Recently I've been thinking about this a lot. You see, when the clock struck midnight on New Year's Eve and hailed the arrival of 2016, over the next few days, it wasn't just the messages from friends and family over text I received, it was messages from my Twitter peeps, too. People who without Deaf Girly, I would never have the wonderful pleasure of knowing, meeting and calling my friends.
After all, what if I had never met Deaf Girly... or to be more accurately, what if I had never created Deaf Girly? Yes, my phone would have chimed with texts from family and friends, but my Twitter feed would have been silent... or non existent... all those marvellous Twitter peeps would have been wishing other people Happy New Year, not me.
It's such a horrible thought, I don't often dwell on it. But what if, after that job interview where I was asked to write my ideal column, had I taken a different turn. What if I had chosen not to write about my deafness for the 2nd around of interviews? What if I had written about whatever was playing on my mind the most in April 2008, eight years ago, and a whole lifetime away now?
In all honestly, back in 2008, it was mostly my deafness that was playing on my mind. The world was a lot less deaf aware then after all. Smartphones were finding their feet, social media was for the savvy and companies were only just coming around to the idea of communicating with customers in ways other than the telephone. I had quite a lot to rant about, write about, cry about, get angry about and most of it was deaf related.
As Deaf Girly approaches her 8th birthday, I can't imagine life without this slightly mad alter ego, who I can blame all my quirks and weirdness on, when in reality I know she is me and I am her. She's given me so much more than a coping mechanism for my deafness.
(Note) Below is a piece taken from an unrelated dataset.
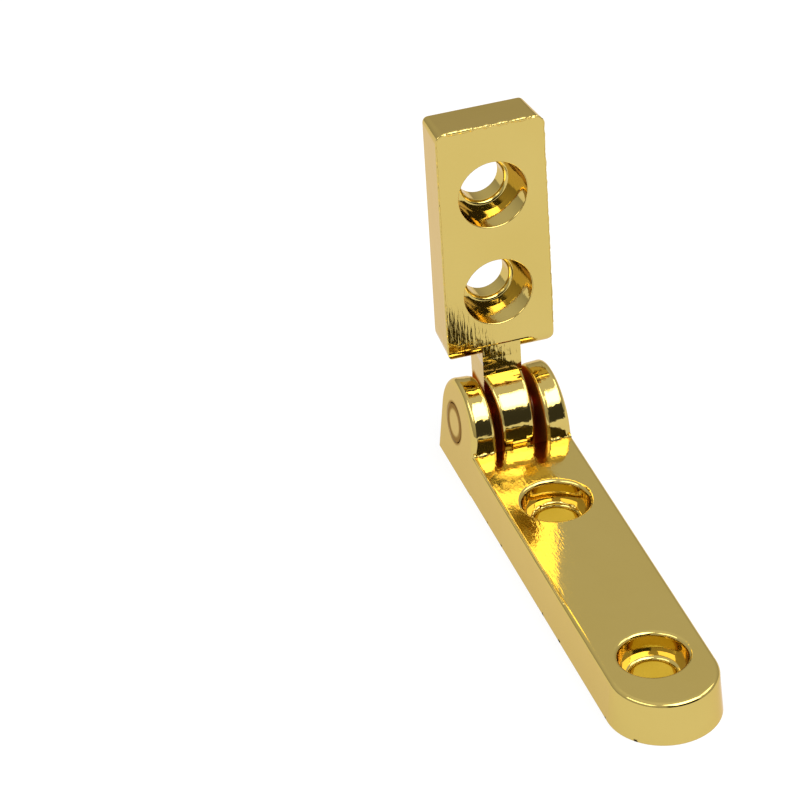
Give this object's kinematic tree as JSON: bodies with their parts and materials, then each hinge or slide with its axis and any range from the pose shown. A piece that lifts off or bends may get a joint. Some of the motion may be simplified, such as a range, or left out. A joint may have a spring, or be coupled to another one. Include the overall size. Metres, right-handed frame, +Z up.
{
  "type": "door hinge",
  "caption": "Small polished strap hinge: a round-ended base leaf with a two-eared clevis, and a shorter block leaf that folds flat onto it on a pressed pin.",
  "frame": {"origin": "underside of the base leaf, at the centre of its two screw holes", "axes": "+X along the base leaf away from the pin towards its round end, +Y along the hinge pin, +Z up out of the mounting face"},
  "size_m": [0.036, 0.0072, 0.024],
  "materials": {
    "base_gold": "polished gold plating",
    "swing_gold": "polished gold plating",
    "pin_gold": "plated over with the ears, dull"
  },
  "bodies": {
    "base": {"base_leaf": "base_gold", "hinge_pin": "pin_gold"},
    "swing": {"swing_leaf": "swing_gold"}
  },
  "joints": [
    {"name": "leaf_swing", "type": "hinge", "parent": "base", "child": "swing", "pos_m": [-0.0181, 0, 0.00334], "axis": [0, 1, 0], "range_deg": [0, 93.5]}
  ]
}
She's given me so much more than a platform to ask for equality in NHS Walk-in Centres (DONE), captioning on iPlayer (DONE) and find out why the company who released Dr Quinn Medicine Woman – I never said I had intellectual taste in TV – on DVD didn't subtitle any of it... not one jot (THEY COULDN'T JUSTIFY THE COST). Deaf Girly has given me friends. Amazing, wonderful friends who get a part of me that even I don't sometimes. From interpreters and audiologists to writers and people who I just somehow ended up chatting to in 140 characters – some who are deaf, some who are not.
I've met some of them in real life too – after discovering shared enthusiasm for writing, museum exhibitions or afternoon tea and it was great. There was always a nervousness that the real me might be somewhat disappointing. That DG might be better online, blogging or ranting on Twitter. But so far everyone's been far too polite to let me know.
And let's not forget Country Writer, who took me under her wing and introduced me to a whole world of people who might be able to help then next stage of DG's journey get off the ground.
So what are my resolutions for 2016...
Well, I am going to try and blog more. I'm going to start going after the things I am passionate about again. Subtitles on Catch Up TV and at the cinema for example – asking for answers all the time, because while I know that someone has asked these questions before, the more people who ask, the more the people who can make things better, will wonder if they should.
And I'm going to get Deaf Girly on a bookshelf... where she'd quite like to hang out, tell her story on paper for a change rather than on screen.
Yep that's the plan. Wish me luck folks.